How do metal detectors work

157 views

is it like magnets? I feel like it’s magnets

In: 4

2 Answers

Anonymous 0 Comments

Not sure if this is entirely right, but I think in it’s most rudimentary form it uses something like two coils. One has an alternating or pulsed current which then produces a magnetic field. The other coil picks that up, which in turn produces a current again. But the trick is measuring the difference at which the oscillations in current changes between the in and out coils. (Albeit with some offset adjustment, because there’s a little bit of hysteresis or lag and energy loss between the two. The idea is to zero that difference via calibration when there’s no other chunk of metal around.)

Now when you put that near some piece of metal, the eddy currents induced in it also produce a field and that changes the rate of change in magnetic fields between in and out coils. So the difference then goes up or down from the zeroed calibration, which is reflected on an visual indicator and/or those squawking noises on an earpiece or headphones.

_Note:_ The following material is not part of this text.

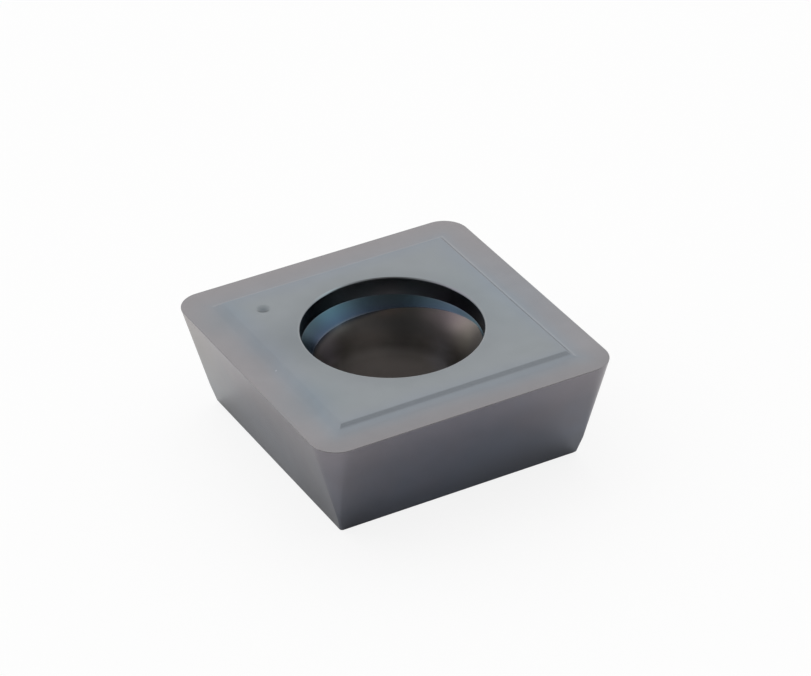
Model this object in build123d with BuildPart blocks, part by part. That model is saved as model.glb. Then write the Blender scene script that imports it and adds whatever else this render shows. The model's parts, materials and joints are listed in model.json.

Then it’s just a matter of sweeping the thing back and forth and figure out where the signal change is centered. Fancier detectors do even more with more refined ways of measuring at specific frequencies or whatever to try finding specific metals, but I think the gist of it.

I’d think there may be other ways to do it as well. Radar/radio based rather than magnetic field changes, but that’s getting fancier still with things like imaging and all that on top. And then those systems look for stuff like different densities and levels of reflectivity of whatever the radio beam is hitting.